_Aim of the exercise_: Every entry must be given again exactly.

_Extracted information_:

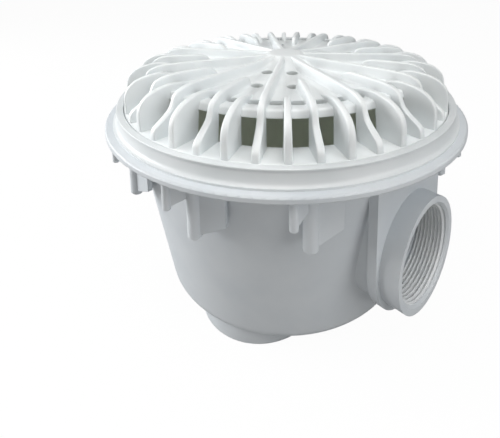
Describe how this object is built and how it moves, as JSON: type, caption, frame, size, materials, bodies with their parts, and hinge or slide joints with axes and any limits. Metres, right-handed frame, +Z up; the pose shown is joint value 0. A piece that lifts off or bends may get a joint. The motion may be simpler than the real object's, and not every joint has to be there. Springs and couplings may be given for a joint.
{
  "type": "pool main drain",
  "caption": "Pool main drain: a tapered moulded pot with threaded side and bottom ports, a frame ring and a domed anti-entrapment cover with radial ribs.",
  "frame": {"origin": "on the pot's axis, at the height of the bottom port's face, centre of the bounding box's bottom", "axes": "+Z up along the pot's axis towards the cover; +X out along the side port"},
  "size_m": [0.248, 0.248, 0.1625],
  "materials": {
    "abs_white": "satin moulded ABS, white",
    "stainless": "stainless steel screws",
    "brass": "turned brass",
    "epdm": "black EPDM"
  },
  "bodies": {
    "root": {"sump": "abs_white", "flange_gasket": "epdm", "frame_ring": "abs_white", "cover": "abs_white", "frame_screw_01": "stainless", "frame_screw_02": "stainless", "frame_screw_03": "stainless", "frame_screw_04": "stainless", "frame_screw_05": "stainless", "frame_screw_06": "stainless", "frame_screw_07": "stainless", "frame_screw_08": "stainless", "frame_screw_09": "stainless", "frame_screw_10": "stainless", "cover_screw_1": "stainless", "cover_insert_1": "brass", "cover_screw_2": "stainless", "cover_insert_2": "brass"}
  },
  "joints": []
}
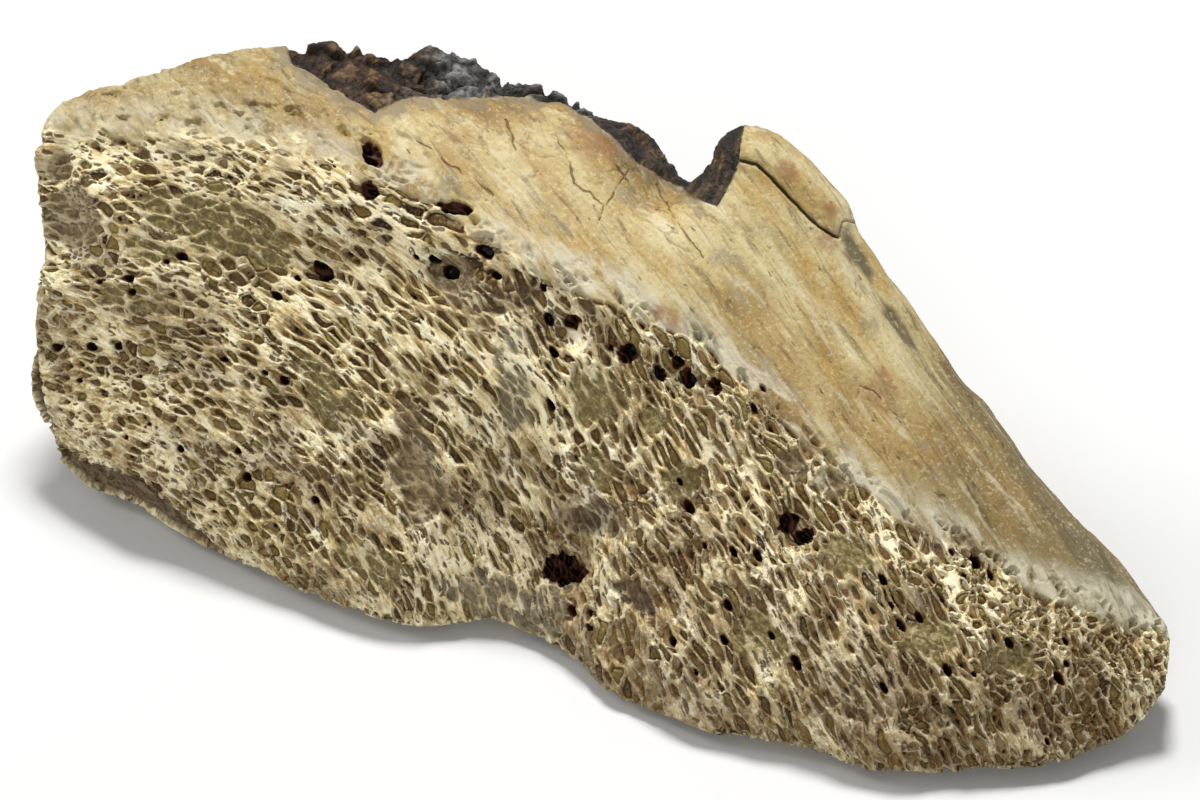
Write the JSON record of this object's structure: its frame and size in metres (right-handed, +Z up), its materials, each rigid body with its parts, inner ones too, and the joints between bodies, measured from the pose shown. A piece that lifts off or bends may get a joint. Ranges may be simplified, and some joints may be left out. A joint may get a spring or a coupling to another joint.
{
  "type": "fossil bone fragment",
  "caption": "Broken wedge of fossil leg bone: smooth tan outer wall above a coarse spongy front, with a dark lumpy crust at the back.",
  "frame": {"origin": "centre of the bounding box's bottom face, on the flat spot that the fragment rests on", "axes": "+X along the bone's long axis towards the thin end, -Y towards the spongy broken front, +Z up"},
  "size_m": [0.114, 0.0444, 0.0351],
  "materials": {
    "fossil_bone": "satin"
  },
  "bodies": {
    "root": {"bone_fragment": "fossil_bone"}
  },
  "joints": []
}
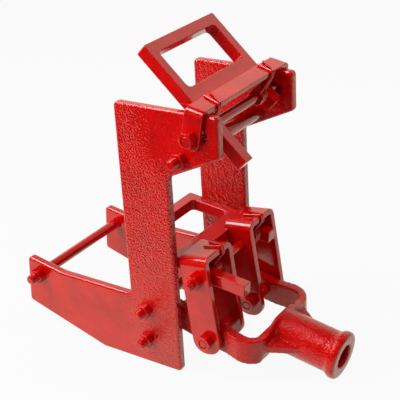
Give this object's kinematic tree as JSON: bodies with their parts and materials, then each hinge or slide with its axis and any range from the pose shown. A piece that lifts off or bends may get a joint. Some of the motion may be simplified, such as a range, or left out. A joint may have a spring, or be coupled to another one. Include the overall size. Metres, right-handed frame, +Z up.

_Solution for this problem_:
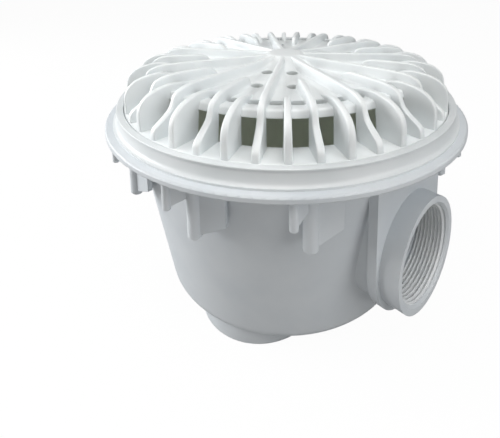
Describe how this object is built and how it moves, as JSON: type, caption, frame, size, materials, bodies with their parts, and hinge or slide joints with axes and any limits. Metres, right-handed frame, +Z up; the pose shown is joint value 0. A piece that lifts off or bends may get a joint. The motion may be simpler than the real object's, and not every joint has to be there. Springs and couplings may be given for a joint.
{
  "type": "pool main drain",
  "caption": "Pool main drain: a tapered moulded pot with threaded side and bottom ports, a frame ring and a domed anti-entrapment cover with radial ribs.",
  "frame": {"origin": "on the pot's axis, at the height of the bottom port's face, centre of the bounding box's bottom", "axes": "+Z up along the pot's axis towards the cover; +X out along the side port"},
  "size_m": [0.248, 0.248, 0.1625],
  "materials": {
    "abs_white": "satin moulded ABS, white",
    "stainless": "stainless steel screws",
    "brass": "turned brass",
    "epdm": "black EPDM"
  },
  "bodies": {
    "root": {"sump": "abs_white", "flange_gasket": "epdm", "frame_ring": "abs_white", "cover": "abs_white", "frame_screw_01": "stainless", "frame_screw_02": "stainless", "frame_screw_03": "stainless", "frame_screw_04": "stainless", "frame_screw_05": "stainless", "frame_screw_06": "stainless", "frame_screw_07": "stainless", "frame_screw_08": "stainless", "frame_screw_09": "stainless", "frame_screw_10": "stainless", "cover_screw_1": "stainless", "cover_insert_1": "brass", "cover_screw_2": "stainless", "cover_insert_2": "brass"}
  },
  "joints": []
}
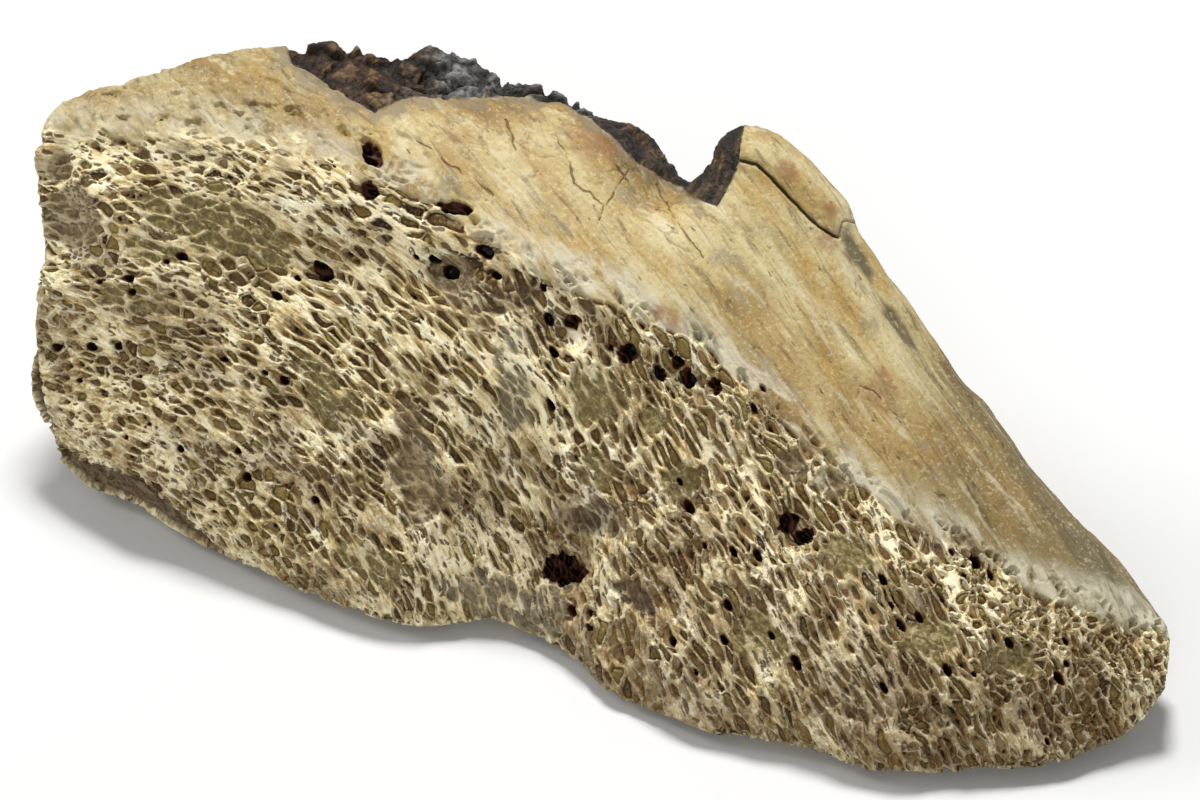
Write the JSON record of this object's structure: its frame and size in metres (right-handed, +Z up), its materials, each rigid body with its parts, inner ones too, and the joints between bodies, measured from the pose shown. A piece that lifts off or bends may get a joint. Ranges may be simplified, and some joints may be left out. A joint may get a spring or a coupling to another joint.
{
  "type": "fossil bone fragment",
  "caption": "Broken wedge of fossil leg bone: smooth tan outer wall above a coarse spongy front, with a dark lumpy crust at the back.",
  "frame": {"origin": "centre of the bounding box's bottom face, on the flat spot that the fragment rests on", "axes": "+X along the bone's long axis towards the thin end, -Y towards the spongy broken front, +Z up"},
  "size_m": [0.114, 0.0444, 0.0351],
  "materials": {
    "fossil_bone": "satin"
  },
  "bodies": {
    "root": {"bone_fragment": "fossil_bone"}
  },
  "joints": []
}
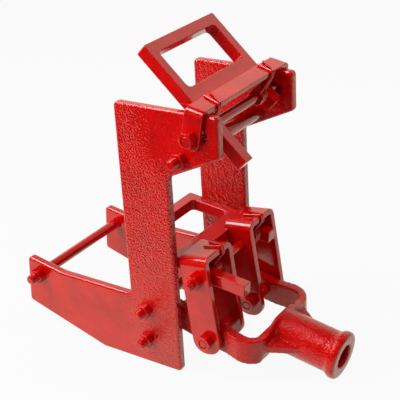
Give this object's kinematic tree as JSON: bodies with their parts and materials, then each hinge or slide with its axis and any range from the pose shown. A piece that lifts off or bends may get a joint. Some of the motion may be simplified, such as a range, or left out. A joint may have a spring, or be coupled to another one. Include the overall size. Metres, right-handed frame, +Z up.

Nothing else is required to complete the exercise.